# Same Tax ID but different speciality



## JM.Geyer (Mar 30, 2010)

Issue we are having is we have providers in different specialities, Radiation Oncology, Surgical Oncology, and Medical Oncology but all under the same tax id number.  Our providers will refer patients to each of the specialities and therefore the provider in the "new" speciality will charge a new patient E/M, since he/she is new to them.  Is this correct?
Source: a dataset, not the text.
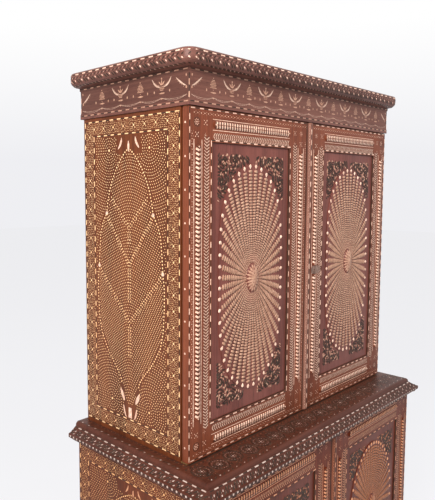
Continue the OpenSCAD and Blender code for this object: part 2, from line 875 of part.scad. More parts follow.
// Rounded strip of width w lying along Z from z0 to z1 and centred at x
module half_round(x, z0, z1, round_ends, w = strip_w) {
    r = (w * w / 4 + strip_rise * strip_rise) / (2 * strip_rise);
    len = z1 - z0;
    cut = round_ends ? w / 2 : 0;
    translate([x, 0, z0])
        intersection() {
            translate([0, r - strip_rise, 0]) cylinder(h = len, r = r, $fn = 96);
            rotate([90, 0, 0])
                linear_extrude(strip_rise + 1)
                    union() {
                        translate([-w / 2, cut]) square([w, len - 2 * cut]);
                        if (round_ends)
                            for (y = [cut, len - cut]) translate([0, y]) circle(r = w / 2);
                    }
        }
}

module strips(d) {
    w = door_w(d);
    h = door_h(d);
    across = strip_in + strip_w / 2;
    high = (is_lower(d) ? lower_strip_top_in : strip_top_in) + strip_w / 2;
    low = strip_bottom_in + strip_w / 2;
    side_z0 = bottom_rail_h + strip_w;
    side_z1 = h - top_rail(d) - strip_w / 2;
    shift = hand(d) > 0 ? 0 : (meeting_w(d) - hinge_stile_w) * right_shift;
    meeting_x = w - strip_in - strip_w / 2 - shift;
    rail_x0 = hinge_stile_w + strip_end_gap;
    rail_x1 = w - meeting_w(d) - strip_end_gap;
    gap = escutcheon_h / 2 + 1;
    color(red_wood)
        place(d) {
            half_round(across, side_z0, side_z1, true);
            if (hand(d) > 0)
                half_round(meeting_x, side_z0, side_z1, true);
            else {
                half_round(meeting_x, side_z0, key_z(d) - gap, true);
                half_round(meeting_x, key_z(d) + gap, side_z1, true);
            }
            translate([rail_x0, 0, low]) rotate([0, 90, 0]) half_round(0, 0, rail_x1 - rail_x0, true);
            translate([rail_x0, 0, h - high]) rotate([0, 90, 0]) half_round(0, 0, rail_x1 - rail_x0, true);
        }
}

module cover_bead(d) {
    color(red_wood)
        place(d)
            half_round(door_w(d) - bead_in - bead_w / 2, 0, door_h(d), false, bead_w);
}

// Sliding bolts on the back of a left door. up is 1 for the bolt at the head
function bolt_tip(d, up) = up > 0 ? door_h(d) - bolt_start
    : (is_lower(d) ? lower_floor_up : upper_floor_up) + bolt_start;

module bolt_guides(d) {
    color(brass)
        place(d)
            for (up = [-1, 1]) for (k = [0, 1])
                translate([door_w(d) - bolt_x_in, door_t, bolt_tip(d, up) - up * (guide_in + k * guide_span)])
                    difference() {
                        translate([-guide_w / 2, 0, -guide_h / 2]) cube([guide_w, guide_d, guide_h]);
                        translate([0, bolt_off, -guide_h]) cylinder(h = 2 * guide_h, r = bolt_r + slide_fit);
                    }
}

module door_bolt(d, up) {
    tip = bolt_tip(d, up);
    color(brass)
        place(d)
            translate([door_w(d) - bolt_x_in, door_t + bolt_off, 0]) {
                translate([0, 0, up > 0 ? tip - bolt_l : tip]) cylinder(h = bolt_l, r = bolt_r);
                translate([0, 0, tip - up * knob_at]) rotate([-90, 0, 0]) cylinder(h = knob_l, r = knob_r);
            }
}

plinth_front();
plinth_returns();
base_bottom_board();
base_left_side();
base_right_side();
base_back_boards();
base_front_rail();
base_top_board();
base_moulding();
base_shelf();
upper_bottom_board();
upper_left_side();
upper_right_side();
upper_back_boards();
upper_top_board();
frieze_front();
frieze_returns();
cap_moulding();
cap_board();
upper_shelves();
shelf_cleats();
pivot_plates();
stage_dowels();
hinge_stile(UL);  // upper_left_hinge_stile
meeting_stile(UL);  // upper_left_meeting_stile
rails(UL);  // upper_left_rails
panel(UL);  // upper_left_panel
sunburst(UL);  // upper_left_sunburst
strips(UL);  // upper_left_strips
bolt_guides(UL);  // upper_left_bolt_guides
door_bolt(UL, 1);  // upper_left_top_bolt
door_bolt(UL, -1);  // upper_left_bottom_bolt
hinge_stile(UR);  // upper_right_hinge_stile
meeting_stile(UR);  // upper_right_meeting_stile
rails(UR);  // upper_right_rails
panel(UR);  // upper_right_panel
sunburst(UR);  // upper_right_sunburst
strips(UR);  // upper_right_strips
cover_bead(UR);  // upper_right_cover_bead
lock(UR);  // upper_right_lock
lock_bolt(UR);  // upper_right_lock_bolt
hinge_stile(LL);  // lower_left_hinge_stile
meeting_stile(LL);  // lower_left_meeting_stile
rails(LL);  // lower_left_rails
panel(LL);  // lower_left_panel
sunburst(LL);  // lower_left_sunburst
strips(LL);  // lower_left_strips
bolt_guides(LL);  // lower_left_bolt_guides
door_bolt(LL, 1);  // lower_left_top_bolt
door_bolt(LL, -1);  // lower_left_bottom_bolt
hinge_stile(LR);  // lower_right_hinge_stile
meeting_stile(LR);  // lower_right_meeting_stile
rails(LR);  // lower_right_rails
panel(LR);  // lower_right_panel
sunburst(LR);  // lower_right_sunburst
strips(LR);  // lower_right_strips
cover_bead(LR);  // lower_right_cover_bead
lock(LR);  // lower_right_lock
lock_bolt(LR);  // lower_right_lock_bolt
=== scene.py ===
"""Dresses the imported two-stage cupboard: woods, bone and ebony inlay, metalwork, stage and camera.

Each group of pieces has its own operator, listed in a panel of the 3D view's sidebar. Inlay is laid
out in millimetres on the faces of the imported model, and every object is built in metres.
"""
import json
import math

import bpy
import numpy as np
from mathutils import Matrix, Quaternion, Vector

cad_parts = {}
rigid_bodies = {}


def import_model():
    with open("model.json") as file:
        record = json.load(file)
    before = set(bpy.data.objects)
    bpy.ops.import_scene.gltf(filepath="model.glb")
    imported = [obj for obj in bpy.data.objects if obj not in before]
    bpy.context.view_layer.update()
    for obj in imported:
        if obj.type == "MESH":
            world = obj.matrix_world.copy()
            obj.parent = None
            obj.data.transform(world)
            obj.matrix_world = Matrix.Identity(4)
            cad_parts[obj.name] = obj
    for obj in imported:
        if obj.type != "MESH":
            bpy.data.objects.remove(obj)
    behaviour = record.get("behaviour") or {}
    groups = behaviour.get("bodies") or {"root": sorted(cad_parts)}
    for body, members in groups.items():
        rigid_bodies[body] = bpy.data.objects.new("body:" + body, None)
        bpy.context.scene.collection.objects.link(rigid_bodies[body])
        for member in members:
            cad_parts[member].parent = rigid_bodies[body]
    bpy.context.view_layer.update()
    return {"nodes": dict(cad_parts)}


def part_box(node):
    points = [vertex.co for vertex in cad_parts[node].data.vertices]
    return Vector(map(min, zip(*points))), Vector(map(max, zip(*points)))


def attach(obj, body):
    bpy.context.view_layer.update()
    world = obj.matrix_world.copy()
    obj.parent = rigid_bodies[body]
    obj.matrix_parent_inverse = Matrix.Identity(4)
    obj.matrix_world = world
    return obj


bl_info = {
    "name": "Inlaid two-stage cupboard",
    "version": (1, 0, 0),
    "blender": (4, 5, 0),
    "location": "View3D > Sidebar > Cupboard",
    "description": "Builds the finishes, the inlay and the stage of an inlaid two-stage cupboard",
    "category": "Object",
}

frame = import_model()

# Directions of the frame, and turns in radians
X, Y, Z = np.eye(3)
QUARTER, FULL = math.pi / 2, 2 * math.pi

DOORS = ("upper_left", "upper_right", "lower_left", "lower_right")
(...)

Example:  pt see's Medical Oncology on 3/25/10 level of E/M 99204 then is referred to Radiation Oncology for a visit on 3/29/10, the Rad Onc will then charge a 99204 is this correct?


----------



## scorrado (Mar 30, 2010)

Because they are all oncologist you may have an issue. Are they set up under different taxonomy codes?


----------



## jhartung (Mar 30, 2010)

I work for a large group comprised of over 12 health centers and all of our providers bill under the same tax ID. As long as the doctor that the patient is referred to is seeing the patient for the first time or hasn't seen the patient in over 3 years, they are considered a new patient to that provider. However, because we all bill under the same tax ID, we can bill either way. It is pretty much at the desceretion of the provider if they want to bill for a new or established patient, beause they are established within our network of providers, but not necessarily with the provider they are referred to. I guess my answer is, yes, you can bill for new patient services under the same tax ID. I hope this helps!


----------



## khacker (Mar 30, 2010)

Honestly, what it all boils down to is how they setup with credentaling dept. If the paper is submitted with only their name and they aren't listed with their speciality you may problems, yes you can bill under one tax id as long as they were setup with their speciality listed.


----------



## sparkles1077 (Apr 2, 2010)

I would agree you would need to understand credentialing and possibly contracts.  However, the patients are being referred to subspecialists within their specialty.  So, a new patient visit is billable.  There may be a denial but you can appeal with notes indicating need for subspecialist.


----------



## jkubica (Apr 5, 2010)

So.. in the case that you have more than one of the same type of specialist (i.e. neurologist) within your practice but one specializes in seizures and the other in sleep disorders, would it be ok for both to bill new for the same patient even though the high level speciality is neurology?


----------